### Data segment
------------------------------------------------------------------------

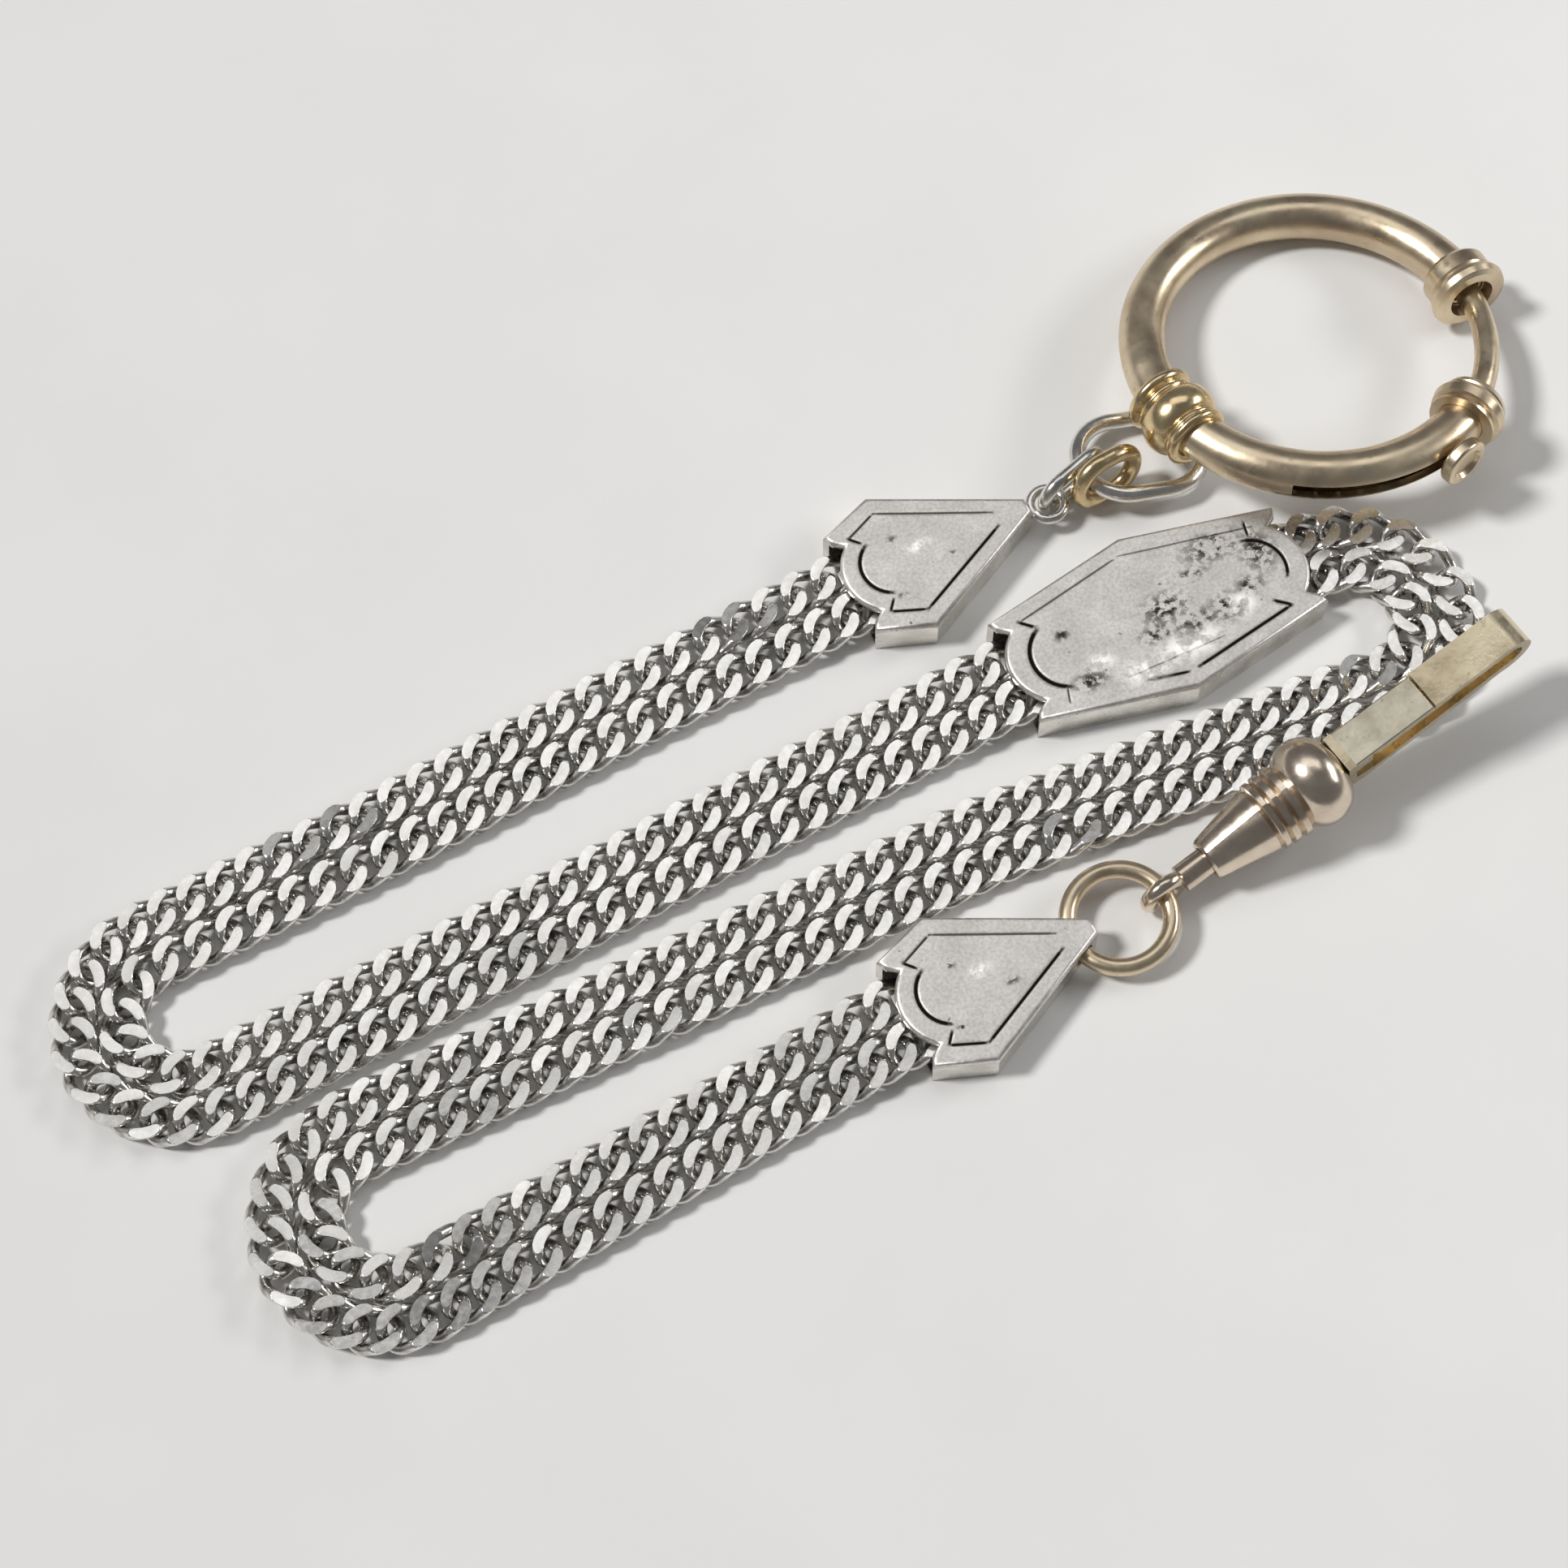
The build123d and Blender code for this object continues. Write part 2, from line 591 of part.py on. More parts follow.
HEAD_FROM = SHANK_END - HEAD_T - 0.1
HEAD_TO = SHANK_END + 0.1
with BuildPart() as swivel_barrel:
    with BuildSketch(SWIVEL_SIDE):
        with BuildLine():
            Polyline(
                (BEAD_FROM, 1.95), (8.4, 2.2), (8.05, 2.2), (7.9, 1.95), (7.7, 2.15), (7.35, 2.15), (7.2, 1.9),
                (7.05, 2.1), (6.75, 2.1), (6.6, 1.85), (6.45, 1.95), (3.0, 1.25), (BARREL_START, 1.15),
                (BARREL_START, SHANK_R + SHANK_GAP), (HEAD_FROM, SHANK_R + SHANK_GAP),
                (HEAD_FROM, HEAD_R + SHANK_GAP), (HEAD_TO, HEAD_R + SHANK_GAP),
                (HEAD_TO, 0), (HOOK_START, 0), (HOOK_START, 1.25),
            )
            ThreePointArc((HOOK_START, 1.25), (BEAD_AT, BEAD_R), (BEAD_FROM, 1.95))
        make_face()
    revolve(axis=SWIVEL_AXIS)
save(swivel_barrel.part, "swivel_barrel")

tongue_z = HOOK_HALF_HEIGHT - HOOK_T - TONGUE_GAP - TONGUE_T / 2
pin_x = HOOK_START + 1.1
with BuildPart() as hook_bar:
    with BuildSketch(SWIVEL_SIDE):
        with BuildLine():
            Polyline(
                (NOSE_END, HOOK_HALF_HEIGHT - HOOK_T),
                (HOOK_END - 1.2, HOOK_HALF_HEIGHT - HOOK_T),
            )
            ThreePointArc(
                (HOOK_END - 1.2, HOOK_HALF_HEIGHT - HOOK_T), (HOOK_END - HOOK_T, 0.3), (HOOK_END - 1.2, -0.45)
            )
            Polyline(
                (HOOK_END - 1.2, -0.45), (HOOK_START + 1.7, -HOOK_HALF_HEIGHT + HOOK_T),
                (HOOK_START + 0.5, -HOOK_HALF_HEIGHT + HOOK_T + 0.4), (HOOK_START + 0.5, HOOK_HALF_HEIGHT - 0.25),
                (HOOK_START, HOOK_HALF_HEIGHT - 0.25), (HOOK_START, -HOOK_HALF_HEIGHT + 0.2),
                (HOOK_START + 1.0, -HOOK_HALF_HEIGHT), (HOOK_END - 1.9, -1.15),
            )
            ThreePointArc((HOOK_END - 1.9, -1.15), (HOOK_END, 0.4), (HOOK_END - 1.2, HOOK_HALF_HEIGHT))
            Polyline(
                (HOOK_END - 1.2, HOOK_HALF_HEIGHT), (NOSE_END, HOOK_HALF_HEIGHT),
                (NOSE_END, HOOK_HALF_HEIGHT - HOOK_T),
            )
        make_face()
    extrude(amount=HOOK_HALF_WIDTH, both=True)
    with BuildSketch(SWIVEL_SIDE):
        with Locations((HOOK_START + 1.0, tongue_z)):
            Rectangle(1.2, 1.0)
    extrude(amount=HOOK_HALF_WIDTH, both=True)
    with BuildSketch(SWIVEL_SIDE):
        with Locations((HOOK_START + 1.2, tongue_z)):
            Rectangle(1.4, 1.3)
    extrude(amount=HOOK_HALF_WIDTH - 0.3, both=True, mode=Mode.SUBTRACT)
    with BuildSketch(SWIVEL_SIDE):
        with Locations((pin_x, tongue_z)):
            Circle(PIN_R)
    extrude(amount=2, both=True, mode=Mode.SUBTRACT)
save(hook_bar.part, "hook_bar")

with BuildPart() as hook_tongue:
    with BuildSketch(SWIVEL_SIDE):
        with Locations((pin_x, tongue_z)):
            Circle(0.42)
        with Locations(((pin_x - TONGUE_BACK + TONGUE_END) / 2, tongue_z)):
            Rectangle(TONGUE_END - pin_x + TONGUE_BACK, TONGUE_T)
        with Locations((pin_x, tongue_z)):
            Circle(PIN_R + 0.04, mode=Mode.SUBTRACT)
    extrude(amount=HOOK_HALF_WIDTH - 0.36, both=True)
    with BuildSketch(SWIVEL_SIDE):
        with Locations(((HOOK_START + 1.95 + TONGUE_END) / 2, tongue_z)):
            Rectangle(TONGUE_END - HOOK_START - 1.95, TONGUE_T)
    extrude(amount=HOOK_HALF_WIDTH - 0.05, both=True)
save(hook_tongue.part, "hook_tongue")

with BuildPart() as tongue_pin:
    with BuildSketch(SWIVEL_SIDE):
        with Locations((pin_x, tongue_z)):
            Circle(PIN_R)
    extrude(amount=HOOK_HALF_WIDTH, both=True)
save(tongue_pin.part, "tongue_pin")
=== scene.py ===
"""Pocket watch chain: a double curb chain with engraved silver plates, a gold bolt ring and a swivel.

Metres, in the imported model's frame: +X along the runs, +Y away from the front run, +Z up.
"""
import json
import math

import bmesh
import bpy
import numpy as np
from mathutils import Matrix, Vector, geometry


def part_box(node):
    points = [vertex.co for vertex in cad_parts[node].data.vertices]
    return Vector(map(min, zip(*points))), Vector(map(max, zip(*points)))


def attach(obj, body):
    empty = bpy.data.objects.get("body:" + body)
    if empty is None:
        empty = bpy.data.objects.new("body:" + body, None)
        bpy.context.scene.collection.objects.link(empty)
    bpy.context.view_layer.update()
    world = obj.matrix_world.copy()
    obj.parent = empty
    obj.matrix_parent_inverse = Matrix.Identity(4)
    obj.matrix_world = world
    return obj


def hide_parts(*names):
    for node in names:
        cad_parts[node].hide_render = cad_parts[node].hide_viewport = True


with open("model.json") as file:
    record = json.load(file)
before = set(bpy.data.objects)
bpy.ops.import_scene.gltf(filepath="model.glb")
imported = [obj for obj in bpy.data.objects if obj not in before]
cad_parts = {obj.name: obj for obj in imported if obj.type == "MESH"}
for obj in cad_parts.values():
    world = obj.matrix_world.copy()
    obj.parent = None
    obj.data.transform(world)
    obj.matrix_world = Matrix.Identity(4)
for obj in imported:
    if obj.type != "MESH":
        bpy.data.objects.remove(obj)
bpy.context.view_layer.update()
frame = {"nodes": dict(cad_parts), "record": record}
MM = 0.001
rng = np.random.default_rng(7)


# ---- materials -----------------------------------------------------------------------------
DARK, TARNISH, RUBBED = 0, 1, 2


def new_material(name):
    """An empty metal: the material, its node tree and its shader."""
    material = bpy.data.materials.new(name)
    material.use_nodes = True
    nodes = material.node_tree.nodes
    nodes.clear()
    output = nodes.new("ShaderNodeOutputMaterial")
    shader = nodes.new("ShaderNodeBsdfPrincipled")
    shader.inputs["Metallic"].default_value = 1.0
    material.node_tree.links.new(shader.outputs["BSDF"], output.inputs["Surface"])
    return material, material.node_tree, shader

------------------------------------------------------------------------

### Problem description
In the listing above, locate the line containing "bpy.context.scene.collection.objects.link(empty)" and the line containing "DARK, TARNISH, RUBBED = 0, 1, 2". Transcribe those two lines and everything between them, exactly as written.

### Finished answer
        bpy.context.scene.collection.objects.link(empty)
    bpy.context.view_layer.update()
    world = obj.matrix_world.copy()
    obj.parent = empty
    obj.matrix_parent_inverse = Matrix.Identity(4)
    obj.matrix_world = world
    return obj


def hide_parts(*names):
    for node in names:
        cad_parts[node].hide_render = cad_parts[node].hide_viewport = True


with open("model.json") as file:
    record = json.load(file)
before = set(bpy.data.objects)
bpy.ops.import_scene.gltf(filepath="model.glb")
imported = [obj for obj in bpy.data.objects if obj not in before]
cad_parts = {obj.name: obj for obj in imported if obj.type == "MESH"}
for obj in cad_parts.values():
    world = obj.matrix_world.copy()
    obj.parent = None
    obj.data.transform(world)
    obj.matrix_world = Matrix.Identity(4)
for obj in imported:
    if obj.type != "MESH":
        bpy.data.objects.remove(obj)
bpy.context.view_layer.update()
frame = {"nodes": dict(cad_parts), "record": record}
MM = 0.001
rng = np.random.default_rng(7)


# ---- materials -----------------------------------------------------------------------------
DARK, TARNISH, RUBBED = 0, 1, 2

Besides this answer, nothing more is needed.